Quick summary before we start, because I'm willing to bet not a lot of people have read this book yet. Gut Reaction, by Kirby Larson and Quinn Wyatt, is a story about a thirteen-year-old who has just moved to a new school and is trying to balance making friends with schoolwork and her passion for baking. The book focuses on her working to win a baking competition with the help of her new friends. But there's a catch, one that's supposed to be a shock but if you know about this novel at all, odds are you already know what it is because it's in all the marketing material; she has Crohn's, and has yet to figure out how to manage her condition. After being diagnosed, she becomes determined to prove that her disease does not hold her back and (spoilers) gets all the way to the finals of the baking competition she joined.
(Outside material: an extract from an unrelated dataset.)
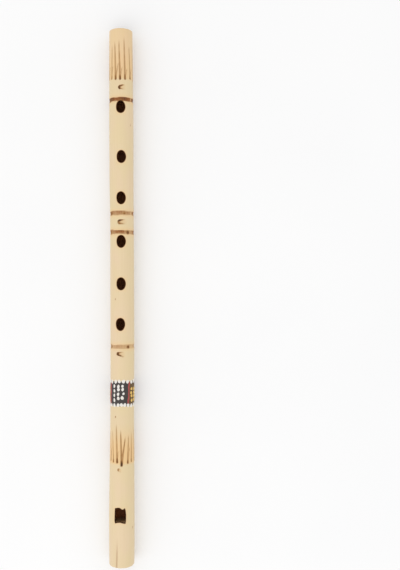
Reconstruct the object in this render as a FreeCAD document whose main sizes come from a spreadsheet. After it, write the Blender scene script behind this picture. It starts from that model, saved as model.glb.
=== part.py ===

Overall, this book is just boring. A lot of the reviews for this book say that this book is better if you're familiar with baking, but what they mean by that is that unless you're looking for a book specifically about either bakers or kids with Crohn's, this book isn't for you. Which, frankly is my biggest problem with the book; there just isn't anything interesting in it. Every problem has a simple solution, all of the people are nice (including the main character's step-father), and despite this being a story about how Crohn's doesn't have to stop you from living a normal life her disease is easily her biggest opponent in the novel, which I feel undercuts the message a tad. Honestly, I could forgive all of that. Were it not for the Language Art's teacher.
I'm willing to bet that a lot of you had a Language Arts teacher who was tragically awful at their job. I had one, and I only went to middle school for three months before my mother pulled me out and homeschooled me. That's what this woman is; she wears schlocky jewelry, only teaches from classic novels, and doesn't let her students use the bathroom during class. If you're like me, you expected that to come up again, especially since the main character worries about this specifically and a huge plot point is that she can't get anything above a C-minus in her Language Arts class. If you're like me, and waiting eagerly for them to but heads over this, you're going to be gravely disappointed because once the main character gets diagnosed, her Language Arts teacher never gets brought up again. At all. The class does, and we get a brief scene with one of the girls who also butted heads with the teacher, and we see the essay the main character wrote that finally got an A+, but that's it. No dramatic moment when the main character rushes to the bathroom and the two get in a screaming match, no discussion between the main character or the main character's mother about why she has to be allowed to use the bathroom during class, no moment where the teacher tells the main character that she got a note from her mother about needing to be allowed to use the bathroom in class if she asks.
I've mentioned this before, but for those who are new, I'm Autistic, and one of my issues is that my handwriting is illegible unless I write really slowly. So once computers were cheap enough, I used one for my classwork and from the time I entered High School, and a class where I had to take notes, I've always used a laptop in class. As such, I'm familiar with both needing accommodations and the fear of a teacher telling you that you aren't allowed to have them for bullshit reasons. As such, I was waiting to see how this book would tackle the topic of suddenly needing an exemption from your teachers ironclad rules. Lack of accommodations is part of the reason I got pulled out of middle school, and I have had to tell teachers they couldn't force me to not use my laptop even as far in as college. But the thing is, most teachers were just fine with letting me use a laptop, and the one time one of them wasn't, it got resolved the next day. So a book like this, without a lot of conflict and people who are genuinely understanding of someone's illness, is the perfect place to help kids who are sick/disabled see that there's nothing wrong with telling your teacher that you need something the other students don't have. Especially since the Language Art's teacher was a bit of a bitch, so the main character would have every reason to worry about being denied. As someone who to this day worries about entering new places because she's afraid of how people will react to finding out she needs extra help, this feels like an important message to give not only disabled kids, but everyone; don't worry about people judging you for needing help, worry about what happens if you don't get it.
Yeah, I'm annoyed that a book didn't give me one scene I can imagine happened offscreen, but when you set up that a teacher doesn't allow bathroom breaks in her first appearance, I expect that to pay off at some point before the novel concludes. Especially when you only need to mention it happening for it to pay off. Doubly so when your book has no purpose for existing other than as a gift for people who know kids who were just diagnosed with Crohn's. No lie, if this had paid off the way that I wanted it to, I feel like this book could have been just a little bit meaningful. The kind of meaning not a lot of kids get. Instead, it was just left by the wayside, and I get that it was probably between this one scene and paying off the baking competition, but I'm still disappointed. Mostly because I made the mistake of reading this book as someone who had no interest in baking and, as far as I know, doesn't have Crohn's.
On the whole, this book isn't bad, this is just one thing that bugs me specifically. I'm not even going to pretend that fixing this one problem would have fixed it, because I think this book isn't very well written. It's okay. Does the bare minimum, has a gimmick, that's it. So yeah, the reviewers were mostly right; if you're a middle schooler with Crohn's and a passion for baking, this book is for you. Otherwise, don't bother.